Top risk register: three risks, owner, mitigation checkpoint, and status change.
Capital logic: raise amount mapped to evidence unlocks by 30/60/90-day horizon.
Decision asks: precise requests linked to identified bottlenecks.
Editorial rule: if a section cannot change investor judgment, remove it.
5) Scoring and decision thresholds
Score each block from 1 to 5 and decide distribution timing by total:
22-25 points: send now; you are decision-ready.
17-21 points: send with explicit caveats and one recovery plan.
16 or below: run a one-week repair sprint, then distribute.
6) One-week repair sprint before investor distribution
Day 1: lock one financing threshold and owner.
Day 2: split metrics into leading/lagging and annotate top variance driver.
Day 3: refresh risk register with ownership and next checkpoints.
Day 4: rebuild use-of-capital slide as evidence unlock map.

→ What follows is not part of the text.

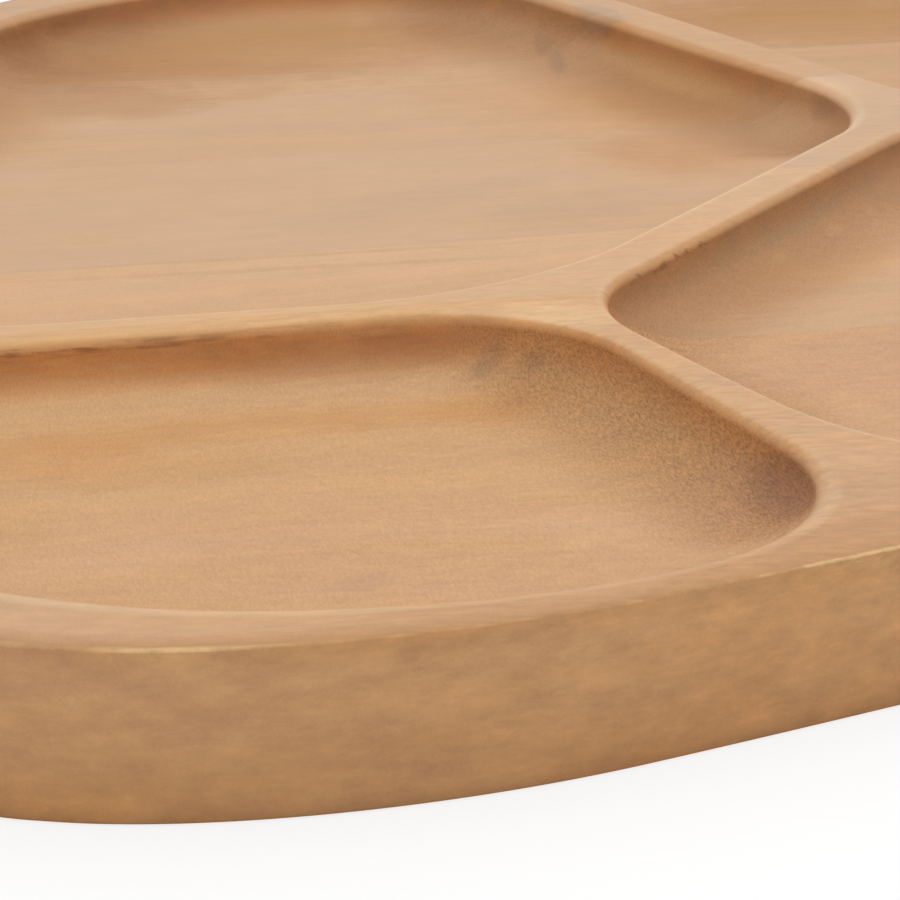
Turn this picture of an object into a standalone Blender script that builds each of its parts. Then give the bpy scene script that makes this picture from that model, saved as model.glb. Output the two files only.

Day 5: run an external dry-run and capture unclear areas.
Day 6-7: finalize one-page scorecard and pre-send 24 hours before meetings.
Discussion Questions
If a founder has one week before partner meetings, which scorecard block should be repaired first and why?
When should a team send an imperfect update versus delaying for additional evidence?
How should founders balance transparency on unresolved risk with narrative confidence?
Which investor question is most predictive of weak underwriting confidence in your current process?
What assumptions in your use-of-capital map would most likely fail under downside conditions?
What founders should do next
For your next investor cycle, ship a decision-first scorecard for two consecutive months. Keep format fixed, show risk movement honestly, and tie every major spend decision to one financing-relevant evidence unlock.
Sources and context:
Public source set: venture-backed investor letters, financing memo structures, and disclosure conventions (2018-2025), including references from
SEC EDGAR,
NVCA resources, and public investor-relations materials from venture-backed operators.
Method note for estimate claims: directional inference from the CAMP case corpus (52 matched files, 49 two-point comparable launch/current totals) and public disclosure context; not a causal effect estimate.